Implementation recommendations for a modern cloud ERP hosting model
Regardless of model, distribution leaders should insist on a modern architecture baseline. That includes infrastructure as code for environment provisioning, policy-driven identity and network controls, centralized logging and metrics, tested backup and restore procedures, and deployment orchestration that separates application changes from infrastructure changes. These are not optional enhancements. They are foundational controls for operational continuity.
For managed environments, service definitions should explicitly cover patching cadence, monitoring scope, escalation paths, recovery objectives, and shared responsibility boundaries. For self-managed environments, leadership should validate that internal teams have the staffing model, automation coverage, and operational runbooks required to support ERP through peak periods and incident scenarios.
Cost optimization should also be approached strategically. The goal is not simply to reduce monthly cloud spend.
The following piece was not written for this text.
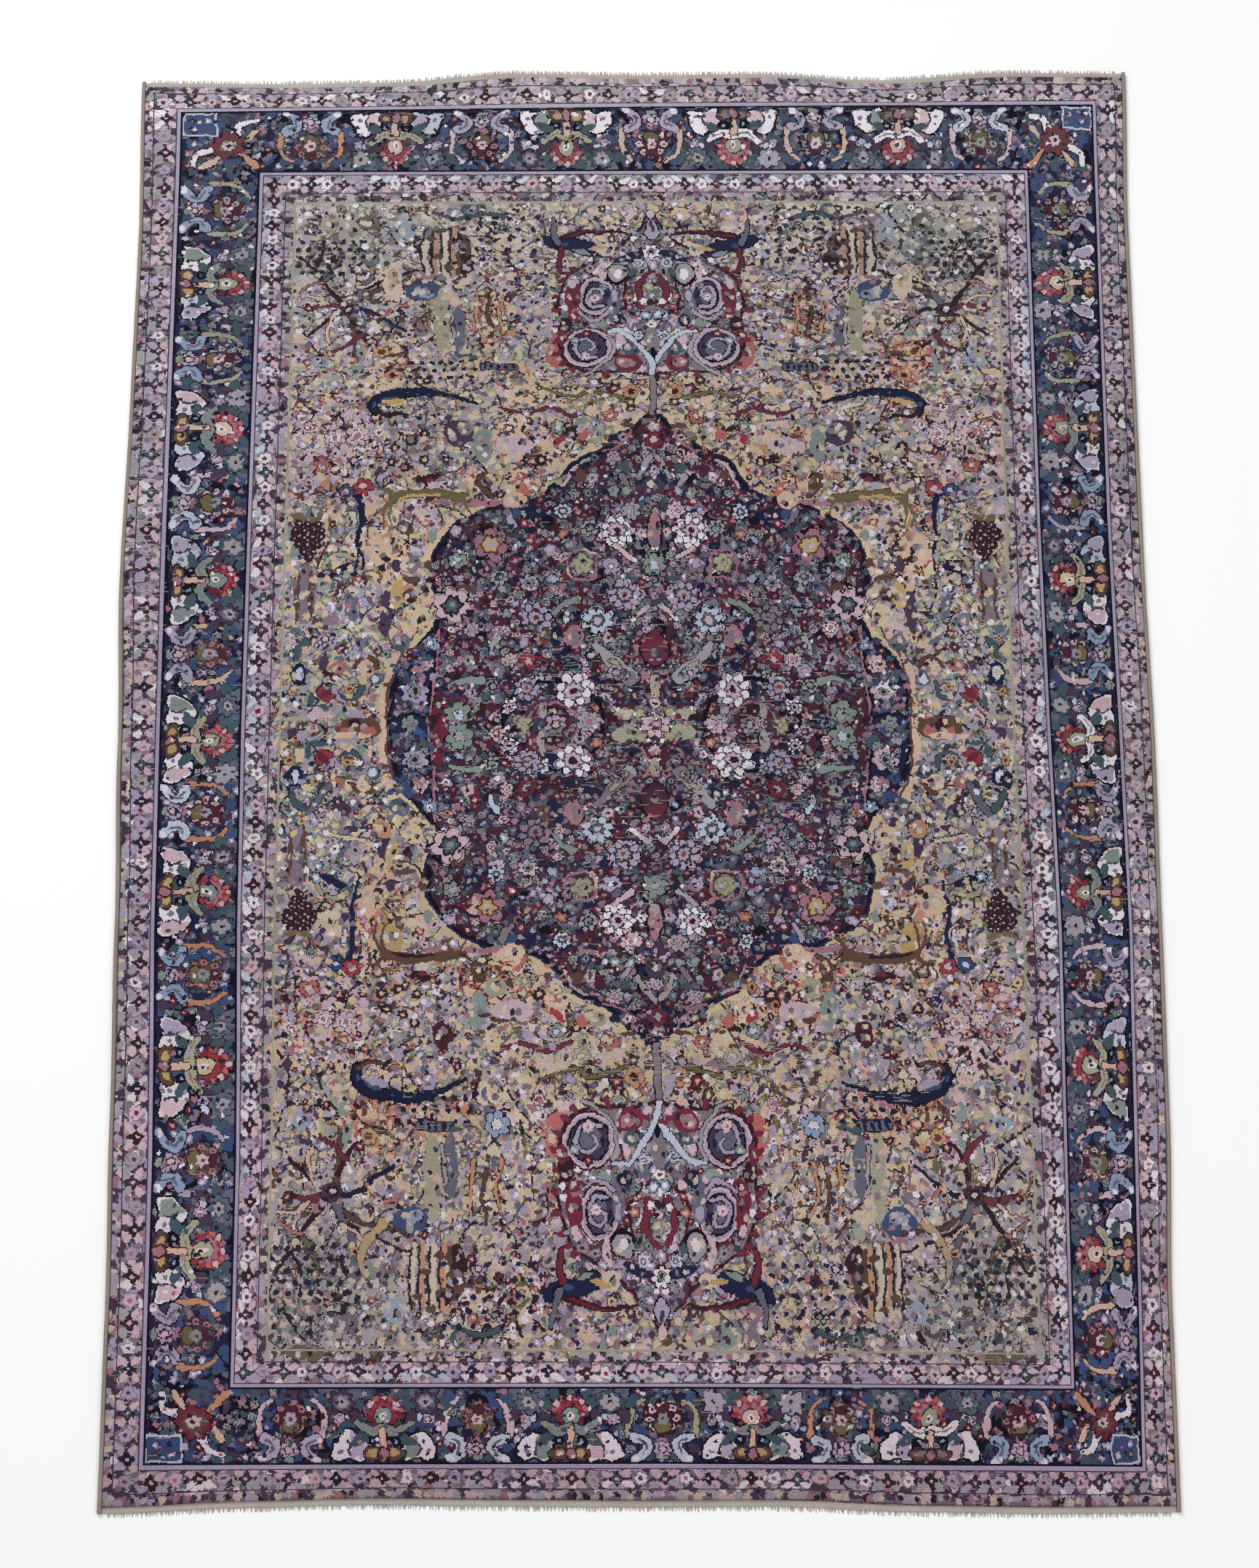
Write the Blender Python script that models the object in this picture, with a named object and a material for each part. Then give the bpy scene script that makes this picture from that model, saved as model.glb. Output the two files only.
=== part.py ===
"""A hand-knotted wool rug lying flat on the floor.

The rug is five pieces: the knotted pile body, an overcast cord along each long side, and a
plain-woven strip with worn warp ends across the head and the foot.  Metres, +Z up: X runs across
the rug, Y along it from foot to head, and the origin is on the floor under the middle.
"""

import math
import random

import bmesh
import bpy

# Driving dimensions
RUG_LENGTH = 2.090
PILE_THICKNESS = 0.0064
CORD_DIAMETER = 0.0060
END_STRIP_DEPTH = 0.0080
END_STRIP_THICKNESS = 0.0020
FRINGE_LENGTH = 0.0075
FRINGE_VARIATION = 0.0030
FRINGE_TIP_THICKNESS = 0.0010
FRINGE_TIP_WIDTH_SHARE = 0.55
FRINGE_SWAY = 0.0016
PIECE_GAP = 0.0003

# How finely the pieces are divided
BODY_COLUMNS = 24
BODY_ROWS = 36
LOCKS_PER_END = 148
LOCK_SECTIONS = 2

# The two long edges, as woven: where along the rug (-1 foot, +1 head), and how far left and
# right of the middle the outer edge lies there.
SIDE_EDGES = (
    # (along, left, right)
    (-1.00, 0.6665, 0.6780),
    (-0.75, 0.6680, 0.6790),
    (-0.50, 0.6730, 0.6870),
    (-0.25, 0.6780, 0.6890),
    (0.00, 0.6850, 0.6910),
    (0.25, 0.6930, 0.6880),
    (0.50, 0.6900, 0.6880),
    (0.75, 0.6890, 0.6880),
    (1.00, 0.6940, 0.6940),
)

# The two short edges: where across the rug (-1 left, +1 right), and how far the edge there
# falls short of the full half length at the head and at the foot.
END_EDGES = (
    # (across, head, foot)
    (-1.00, 0.0165, 0.0000),
    (-0.75, 0.0185, 0.0080),
    (-0.50, 0.0160, 0.0120),
    (-0.25, 0.0005, 0.0100),
    (0.00, 0.0040, 0.0090),
    (0.25, 0.0015, 0.0100),
    (0.50, 0.0125, 0.0030),
    (0.75, 0.0000, 0.0005),
    (1.00, 0.0010, 0.0020),
)

# Slow swells in the thickness of the worn pile
SWELLS = (
    # (waves across, waves along, phase, height)
    (1.0, 1.5, 0.4, 0.00025),
    (2.0, 1.0, 1.9, 0.00020),
    (0.5, 3.0, 2.7, 0.00020),
)

# Finishes: sRGB colour and roughness
FINISHES = {
    "pile_wool": ((0.50, 0.44, 0.42), 0.95),
    "overcast_yarn": ((0.42, 0.36, 0.34), 0.90),
    "cotton_warp": ((0.72, 0.69, 0.63), 0.92),
}

HALF_LENGTH = RUG_LENGTH / 2
CORD_RADIUS = CORD_DIAMETER / 2
BODY_SIDE_INSET = CORD_DIAMETER + PIECE_GAP
BODY_END_INSET = END_STRIP_DEPTH + PIECE_GAP


def linear(channel):
    """One sRGB channel as linear light."""
    return channel / 12.92 if channel <= 0.04045 else ((channel + 0.055) / 1.055) ** 2.4


def finish(name):
    """A Principled material from the table of finishes."""
    colour, roughness = FINISHES[name]
    material = bpy.data.materials.new(name)
    material.use_nodes = True
    shader = material.node_tree.nodes["Principled BSDF"]
    shader.inputs["Base Color"].default_value = (*map(linear, colour), 1.0)
    shader.inputs["Roughness"].default_value = roughness
    shader.inputs["Metallic"].default_value = 0.0
    return material


def along_table(table, column, place):
    """A value read smoothly between the rows of an edge table."""
    for near, far in zip(table, table[1:]):
        if place <= far[0]:
            break
    share = min(max((place - near[0]) / (far[0] - near[0]), 0.0), 1.0)
    eased = share * share * (3 - 2 * share)
    return near[column] + (far[column] - near[column]) * eased


def left_edge(along):
    """X of the rug's left outer edge at a place from -1 at the foot to +1 at the head."""
    return -along_table(SIDE_EDGES, 1, along)


def right_edge(along):
    """X of the rug's right outer edge at a place from -1 at the foot to +1 at the head."""
    return along_table(SIDE_EDGES, 2, along)


def end_shortfall(column, across):
    """How far a short edge falls short at a place from -1 at the left to +1 at the right.

    It runs straight between the body's columns, so that the end strips lie along the body.
    """
    step = 2 / BODY_COLUMNS
    column_before = min(math.floor((across + 1) / step + 1e-6), BODY_COLUMNS - 1)
    before = column_before * step - 1
    share = (across - before) / step
    here = along_table(END_EDGES, column, before)
    there = along_table(END_EDGES, column, before + step)
    return here + (there - here) * share


def rug_point(across, along, side_inset, end_inset):
    """X and Y of a place in the rug, with its four edges drawn in by the insets."""
    head = HALF_LENGTH - end_shortfall(1, across) - end_inset
    foot = -HALF_LENGTH + end_shortfall(2, across) + end_inset
    left = left_edge(along) + side_inset
    right = right_edge(along) - side_inset
    x = left + (right - left) * (across + 1) / 2
    y = foot + (head - foot) * (along + 1) / 2
    return x, y


def pile_height(across, along):
    """Height of the pile's top, with its slow swells."""
    height = PILE_THICKNESS
    for waves_across, waves_along, phase, swell in SWELLS:
        height += swell * math.sin(math.pi * (waves_across * across + waves_along * along) + phase)
    return height


def add_piece(name, mesh, material):
    """A named piece of the rug in the rug's collection."""
    piece = bpy.data.objects.new(name, mesh)
    mesh.materials.append(material)
    rug.objects.link(piece)
    return piece


def thicken_down(sheet):
    """Closes a top sheet into a slab whose underside lies flat on the floor."""
    slab = bmesh.ops.extrude_face_region(sheet, geom=sheet.faces[:])
    for vertex in slab["geom"]:
        if isinstance(vertex, bmesh.types.BMVert):
            vertex.co.z = 0.0
    bmesh.ops.recalc_face_normals(sheet, faces=sheet.faces[:])


def make_body(material):
    """The knotted body: a slab with the rug's own outline and an uneven top."""
    sheet = bmesh.new()
    bmesh.ops.create_grid(sheet, x_segments=BODY_COLUMNS, y_segments=BODY_ROWS, size=1.0)
    for vertex in sheet.verts:
        across, along = vertex.co.x, vertex.co.y
        x, y = rug_point(across, along, BODY_SIDE_INSET, BODY_END_INSET)
        vertex.co = (x, y, pile_height(across, along))
    thicken_down(sheet)
    mesh = bpy.data.meshes.new("rug_body")
    sheet.to_mesh(mesh)
    sheet.free()
    return add_piece("rug_body", mesh, material)


def make_side_cord(name, side, material):
    """An overcast cord along a long edge: side is -1 for the left and +1 for the right."""
    curve = bpy.data.curves.new(name, "CURVE")
    curve.dimensions = "3D"
    curve.bevel_depth = CORD_RADIUS
    curve.bevel_resolution = 2
    curve.use_fill_caps = True
    places = [(-1.0, 0.0)]
    places += [(2 * row / BODY_ROWS - 1, BODY_END_INSET) for row in range(BODY_ROWS + 1)]
    places += [(1.0, 0.0)]
    line = curve.splines.new("POLY")
    line.points.add(len(places) - 1)
    for point, (along, end_inset) in zip(line.points, places):
        x, y = rug_point(side, along, CORD_RADIUS, end_inset)
        point.co = (x, y, CORD_RADIUS, 1.0)
    return add_piece(name, curve, material)


def make_fringed_end(name, end, material, seed):
    """The plain-woven strip across one end with its worn warp ends: end is +1 head, -1 foot."""
    chance = random.Random(seed)
    sheet = bmesh.new()
    columns = 2 * LOCKS_PER_END + 1
    bmesh.ops.create_grid(sheet, x_segments=columns, y_segments=1, size=1.0)
    for vertex in sheet.verts:
        across, outward = vertex.co.x, vertex.co.y * end > 0
        inset = 0.0 if outward else END_STRIP_DEPTH
        x, y = rug_point(across, end, BODY_SIDE_INSET, inset)
        vertex.co = (x, y, END_STRIP_THICKNESS)
    thicken_down(sheet)
    outer = [face for face in sheet.faces if face.normal.y * end > 0.9]
    outer.sort(key=lambda face: face.calc_center_median().x)
    for root in outer[1::2]:
        length = FRINGE_LENGTH - FRINGE_VARIATION * chance.random()
        sway = FRINGE_SWAY * (2 * chance.random() - 1)
        draw_out_lock(sheet, root, end, length, sway)
    mesh = bpy.data.meshes.new(name)
    sheet.to_mesh(mesh)
    sheet.free()
    return add_piece(name, mesh, material)


def draw_out_lock(sheet, root, end, length, sway):
    """Draws one short lock of warp out of the strip's edge, thinner and narrower to its tip."""
    middle = root.calc_center_median().x
    tip = root
    width_step = FRINGE_TIP_WIDTH_SHARE ** (1 / LOCK_SECTIONS)
    for section in range(1, LOCK_SECTIONS + 1):
        tip = bmesh.ops.extrude_discrete_faces(sheet, faces=[tip])["faces"][0]
        share = section / LOCK_SECTIONS
        top = END_STRIP_THICKNESS + (FRINGE_TIP_THICKNESS - END_STRIP_THICKNESS) * share
        for vertex in tip.verts:
            vertex.co.x = middle + (vertex.co.x - middle) * width_step + sway / LOCK_SECTIONS
            vertex.co.y += end * length / LOCK_SECTIONS
            vertex.co.z = top if vertex.co.z > 0 else 0.0
        middle += sway / LOCK_SECTIONS


for old in list(bpy.data.objects):
    bpy.data.objects.remove(old)

rug = bpy.data.collections.new("persian_rug")
bpy.context.scene.collection.children.link(rug)

pile_wool = finish("pile_wool")
overcast_yarn = finish("overcast_yarn")
cotton_warp = finish("cotton_warp")

make_body(pile_wool)
make_side_cord("selvedge_left", -1, overcast_yarn)
make_side_cord("selvedge_right", 1, overcast_yarn)
make_fringed_end("fringe_head", 1, cotton_warp, seed=11)
make_fringed_end("fringe_foot", -1, cotton_warp, seed=23)
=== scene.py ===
"""The looks of a hand-knotted wool rug: patterned pile, wrapped side cords and fringed ends.

The pattern is worked out as a weaver's drawing. Its motifs are drawn on a lattice of knots, in
millimetres, a quarter of the rug at a time, and the lattice is then bent to the uneven shape in
which the rug was woven. Everything else is in metres: X across the rug, Y from foot to head.
"""

import logging
import math
from dataclasses import dataclass
from enum import Enum
from functools import lru_cache

import bpy
import numpy as np
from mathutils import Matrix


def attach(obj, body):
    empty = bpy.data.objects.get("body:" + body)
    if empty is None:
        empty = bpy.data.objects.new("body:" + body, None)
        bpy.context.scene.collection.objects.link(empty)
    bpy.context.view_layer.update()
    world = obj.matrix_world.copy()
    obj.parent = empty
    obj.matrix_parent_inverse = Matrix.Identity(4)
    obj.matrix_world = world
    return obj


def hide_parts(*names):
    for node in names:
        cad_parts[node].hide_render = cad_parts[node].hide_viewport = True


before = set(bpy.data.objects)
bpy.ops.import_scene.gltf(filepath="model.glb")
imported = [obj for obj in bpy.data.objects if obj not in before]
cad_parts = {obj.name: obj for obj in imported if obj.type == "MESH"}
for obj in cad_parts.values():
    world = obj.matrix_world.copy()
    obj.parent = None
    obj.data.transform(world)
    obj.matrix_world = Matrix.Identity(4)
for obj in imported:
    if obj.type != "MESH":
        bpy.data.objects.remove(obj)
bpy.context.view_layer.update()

Array = np.ndarray
Point = tuple[float, float]
log = logging.getLogger("rug")

MILLIMETRE = 0.001
SEED = 400

# The solids' own sizes, in metres
RUG_LENGTH = 2.090
PILE_THICKNESS = 0.0064
CORD_DIAMETER = 0.0060
END_STRIP_DEPTH = 0.0080
END_STRIP_THICKNESS = 0.0020
FRINGE_LENGTH = 0.0075
FRINGE_VARIATION = 0.0030
PIECE_GAP = 0.0003
HALF_LENGTH = RUG_LENGTH / 2
CORD_RADIUS = CORD_DIAMETER / 2
BODY_SIDE_INSET = CORD_DIAMETER + PIECE_GAP
BODY_END_INSET = END_STRIP_DEPTH + PIECE_GAP
BODY_COLUMNS = 24

# The two long edges: (place along, -1 foot to +1 head; left; right), outer edge from the middle
SIDE_EDGES = (
    (-1.00, 0.6665, 0.6780),
    (-0.75, 0.6680, 0.6790),
    (-0.50, 0.6730, 0.6870),
    (-0.25, 0.6780, 0.6890),
    (0.00, 0.6850, 0.6910),
    (0.25, 0.6930, 0.6880),
    (0.50, 0.6900, 0.6880),
    (0.75, 0.6890, 0.6880),
    (1.00, 0.6940, 0.6940),
)

# The two short edges: (place across, -1 left to +1 right; head; foot), short of the half length
END_EDGES = (
    (-1.00, 0.0165, 0.0000),
    (-0.75, 0.0185, 0.0080),
    (-0.50, 0.0160, 0.0120),
    (-0.25, 0.0005, 0.0100),
    (0.00, 0.0040, 0.0090),
    (0.25, 0.0015, 0.0100),
    (0.50, 0.0125, 0.0030),
    (0.75, 0.0000, 0.0005),
    (1.00, 0.0010, 0.0020),
)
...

It is to align infrastructure consumption with workload patterns, eliminate idle non-production resources, right-size compute and storage, and reduce the hidden cost of manual operations. In many ERP estates, the largest savings come from standardization and automation rather than raw infrastructure discounts.
The strongest cloud ERP hosting decisions create a platform for future modernization. They support API-led integration, analytics expansion, warehouse digitization, and acquisition onboarding without forcing the organization to rebuild its operating model every time the business grows. For distribution leaders, that is the real value of choosing the right hosting model: not just where ERP runs, but how reliably the enterprise can scale around it.